Музыка сильнее самых правильных и политкорректных слов, великий голос способен без усилий обратить в прах и дым любую режиссерскую концепцию. В тот миг, когда Нетребко, простирая руки, молит о пощаде, она поет за всех безгласных, за всех брошенных и преданных, за всех униженных и оскорбленных. Ей все равно, кто там у нее за спиной. Курды, сирийцы, эфиопы, арабы, иранцы? Неважно! Все дети Бога, все достойны сострадания, участия и любви. И, собственно, этот голос, невероятной нежности и силы, и есть сама Любовь, как награда за риск родиться и мужество жить на иссушенной ненавистью земле. Какие могут быть еще пояснения и иллюстрации? Какая режиссура еще требуется в качестве оправы для такого бриллианта?
Тем не менее она есть. И финал второго акта — главное испытание для всех примадонн, когда на пределе возможного Аида должна перепеть и гигантский хор, и солистов, и оркестр, — получился блестяще. Голос Нетребко парил над этим бушующим океаном музыки, выводя совершенно немыслимые фиоритуры. И это при том, что ей достались очень сильные и звучные партнеры. И Екатерина Семенчук — царственная и властная Амнерис — с ее грудным, мощным меццо, умеющая заполнять своим голосом любое пространство. И Франческо Мели — Радамес, обладатель какого-то кинжального по своей неотразимости лирического тенора. Заслуга режиссера в том, что они не ушли на второй план, не были сведены к аккомпанементу страданиям и страстям главной героини, но каждый существовал равноправно и точно в четко очерченном рисунке роли.

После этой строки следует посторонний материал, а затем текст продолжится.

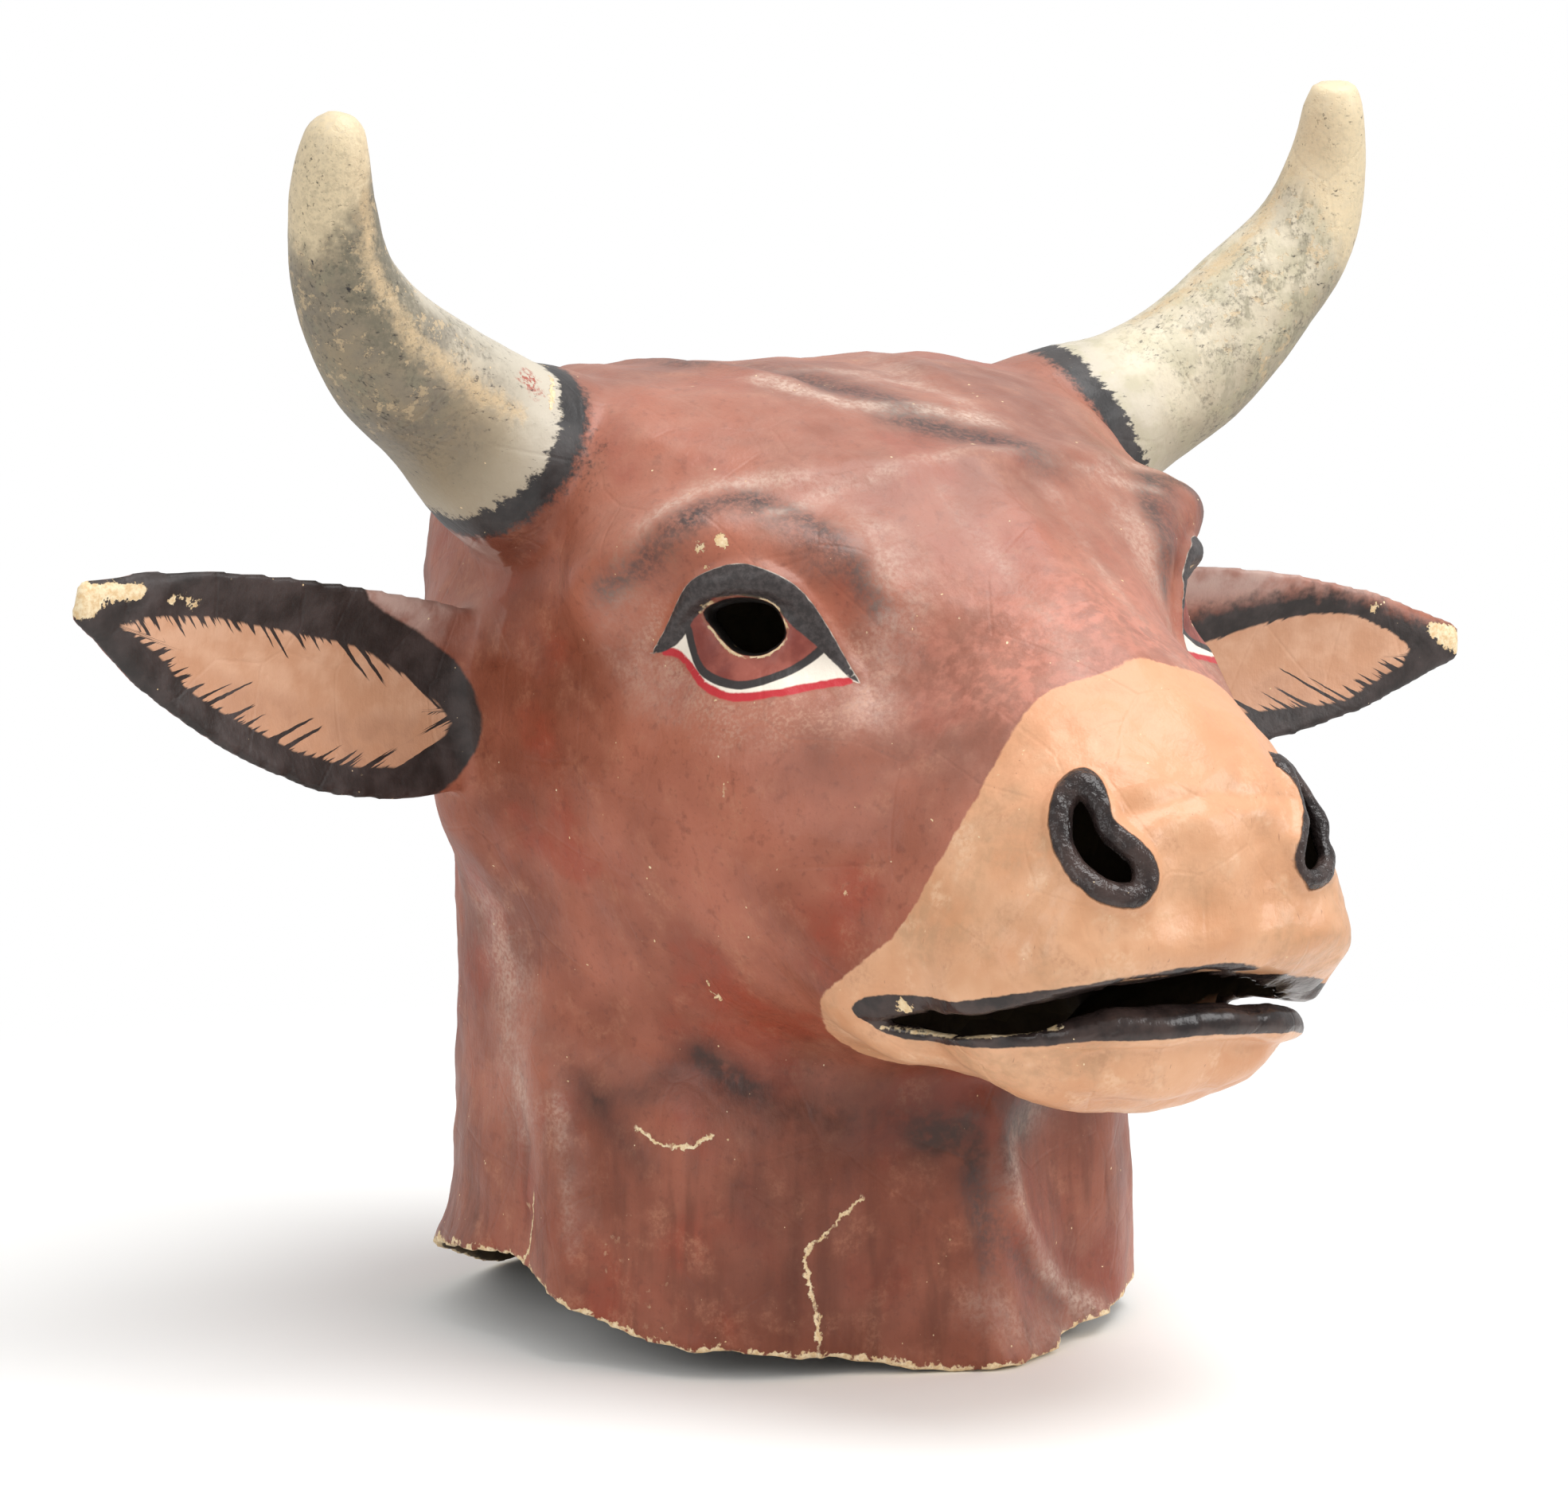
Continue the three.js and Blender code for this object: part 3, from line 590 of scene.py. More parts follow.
def mouth_slit_form(name):
    profile = np.vstack([curve_through(MOUTH_UPPER, 6), curve_through(MOUTH_LOWER, 6)[::-1]])

    def lay(place, end):
        return np.stack([end * MOUTH_WIDTH / 2, -place[:, 0], place[:, 1]], -1)

    piece = plug(name, profile, lay)
    select_only(piece)
    bpy.ops.object.mode_set(mode="EDIT")
    bpy.ops.mesh.select_all(action="SELECT")
    bpy.ops.mesh.bisect(plane_co=TO_BOX_MIDDLE * MM, plane_no=(1, 0, 0))
    bpy.ops.object.mode_set(mode="OBJECT")
    points = points_of(piece)
    points[:, 2] -= MOUTH_DROOP * points[:, 0].clip(0)
    place_points(piece, points)
    return piece


def rim_height(points):
    """How high the rim is in a point's direction, torn a millimetre or two higher in small waves."""
    turn = np.arctan2(points[:, 0], -points[:, 1])
    degrees = np.degrees(np.abs(turn))
    smooth = sum(np.interp(degrees + d, *RIM_HEIGHTS.T) for d in (-RIM_CORNER, 0, RIM_CORNER)) / 3
    ragged = sum(high * np.sin(waves * turn + start) for high, waves, start in RIM_WAVES)
    return smooth + RIM_TORN * (ragged + RIM_TORN_SHARE).clip(0)


def below_rim_form(name):
    """A flat ring whose top is the rim, to cut the neck off."""
    bpy.ops.mesh.primitive_torus_add(
        major_segments=RIM_SQUARES, minor_segments=4, major_radius=1, minor_radius=0.25
    )
    piece, plain = primitive(name)
    section_turn = np.arctan2(plain[:, 2], np.hypot(plain[:, 0], plain[:, 1]) - 1)
    corner = np.rint(section_turn / (math.pi / 2)).astype(int) % 4
    radius = np.array(BELOW_RIM_RADII)[corner]
    points = np.hstack([unit(plain[:, :2]) * radius[:, None], np.zeros((len(plain), 1))])
    points[:, 2] = np.where(corner < 2, rim_height(points), 3 * BELOW_RIM)
    place_points(piece, points)
    face_outwards(piece)
    return piece


def combine(piece, other, operation):
    modifier = piece.modifiers.new(operation, "BOOLEAN")
    modifier.operation = operation
    modifier.solver = "MANIFOLD"
    modifier.object = other
    bpy.context.view_layer.objects.active = piece
    bpy.ops.object.modifier_apply(modifier=modifier.name)
    bpy.data.objects.remove(other)


def apply_modifier(piece, kind, **settings):
    modifier = piece.modifiers.new(kind, kind)
    for name, value in settings.items():
        setattr(modifier, name, value)
    bpy.context.view_layer.objects.active = piece
    bpy.ops.object.modifier_apply(modifier=modifier.name)


def surface_of(*pieces):
    """The surfaces of pieces, kept for measuring how far points are from them."""
    points, faces = [], []
    for piece in pieces:
        first = len(points)
        points.extend(Vector(p) for p in points_of(piece))
        faces.extend([first + v for v in face.vertices] for face in piece.data.polygons)
    return BVHTree.FromPolygons(points, faces)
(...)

И конечно, финал, — смерть двух главных героев под глухие стенания Амнерис, — который все трое проводят на таком тончайшем пианиссимо, когда кажется, что это уже и не земное пение вовсе, а какое-то потустороннее эхо, звенящее в горних высях, которое не заглушить ни людям, ни жизни, ни смерти и которое теперь будет звучать всегда для тех, кто слышал Аиду Анны Нетребко.